On Fri, 24 Jan 2020 07:18:07 -0800 (PST), wrote:

On Friday, 24 January 2020 12:29:28 UTC, alan_m wrote:
On 24/01/2020 00:05, tabbypurr wrote:

afaik they aren't recyclable. They're plastic & ali & grease, plus who knows what in the odd one.


But according to one green campaigner on TV a few months back you are
meant to wash them out using hot water and detergent! More CO2 to
recycle than to manufacture and distribute in the first place.


more importantly an entirely insane waste of people's time.


Assuming it is as he said, and of course it isn't.

It seems to be disconnection between things that get's people
confused.

Like, if you buy a bag of crisps you are (or should be) taking
responsibility for it, including how you dispose of it. If there is a
facility that disposes of it in a less environmentally damaging way,
then you should make reasonable efforts to do that.

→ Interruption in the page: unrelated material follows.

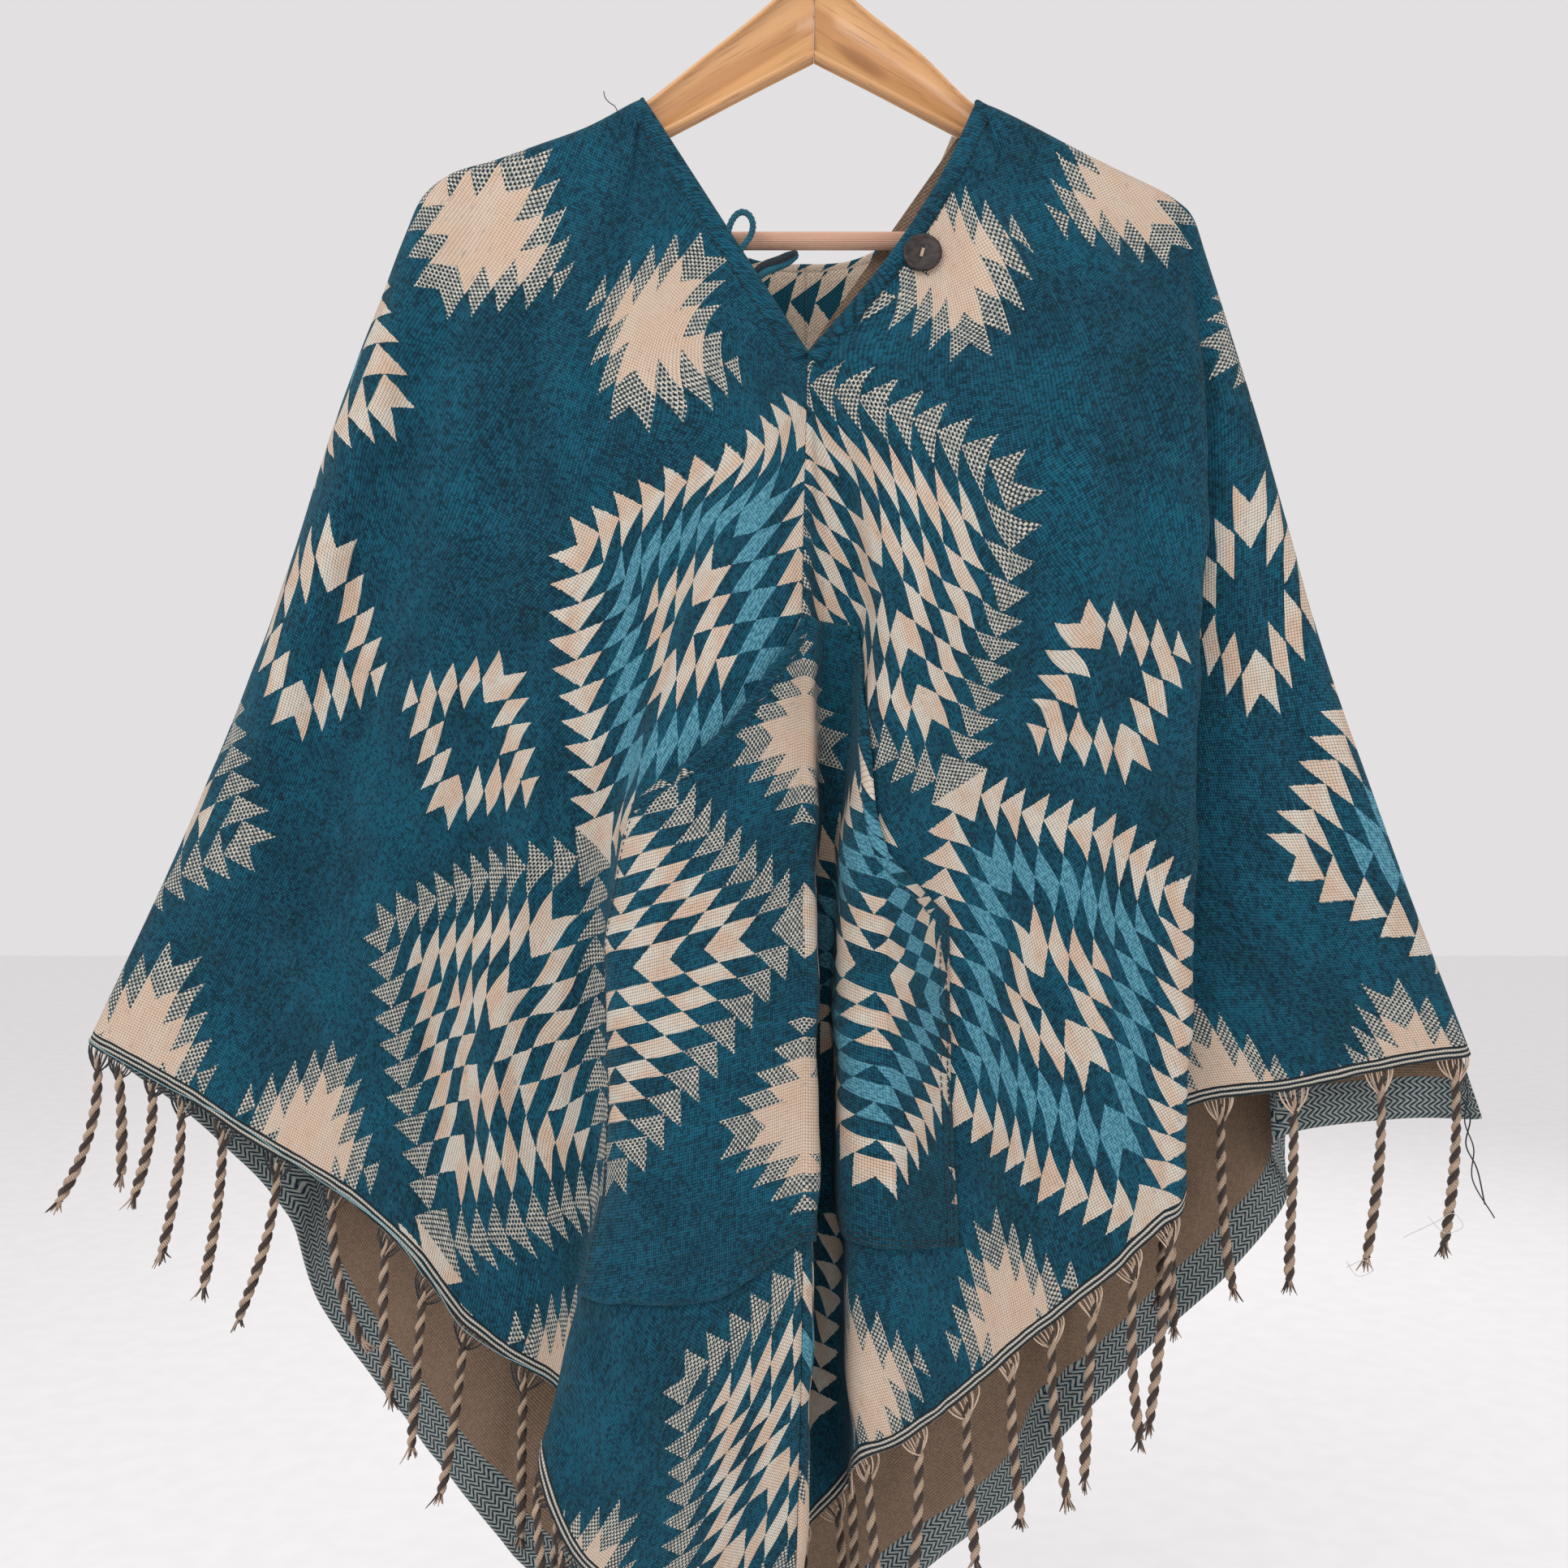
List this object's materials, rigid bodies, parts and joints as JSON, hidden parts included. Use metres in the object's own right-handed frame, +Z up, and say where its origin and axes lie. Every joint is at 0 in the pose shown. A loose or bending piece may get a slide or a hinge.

You chose to buy / take / eat it, you then have to dispose of it
properly.

Now, if you can't engineer it to say drop a wodge of crisp packets
into a local drop off point, as part of your normal journey then maybe
you shouldn't buy them in the first place.

The various governments are now making manufacturers factor the
efficient disposal / recycling into their products and some are
obliged to accept products back when we have finished with them (a
feature we have already paid for of course).

See, for too long (since we were all generally well off) we have been
buying stuff with no regard what will happen to it when we are
finished with it and many have been happy to just 'throw stuff away'
when often there isn't such a place. So that means stuff has to be
stored (tyres / fridges), burned or buried in a hole in the ground,
all of which have come back to haunt us.

What would be better is to not buy the thing in the first place,
repair it if it goes wrong, re-purpose it into something else / useful
or recycle it in it's core components (so it can be recycled more
efficiently). And we can consider how recyclable a single use
container might be when we buy something.

Like, you can buy dog food dried in bulk, wet in tins or wet in
plastic pouches. From a quantity and recyclability POV, the plastic
pouches are worse than the tins and large paper sacks.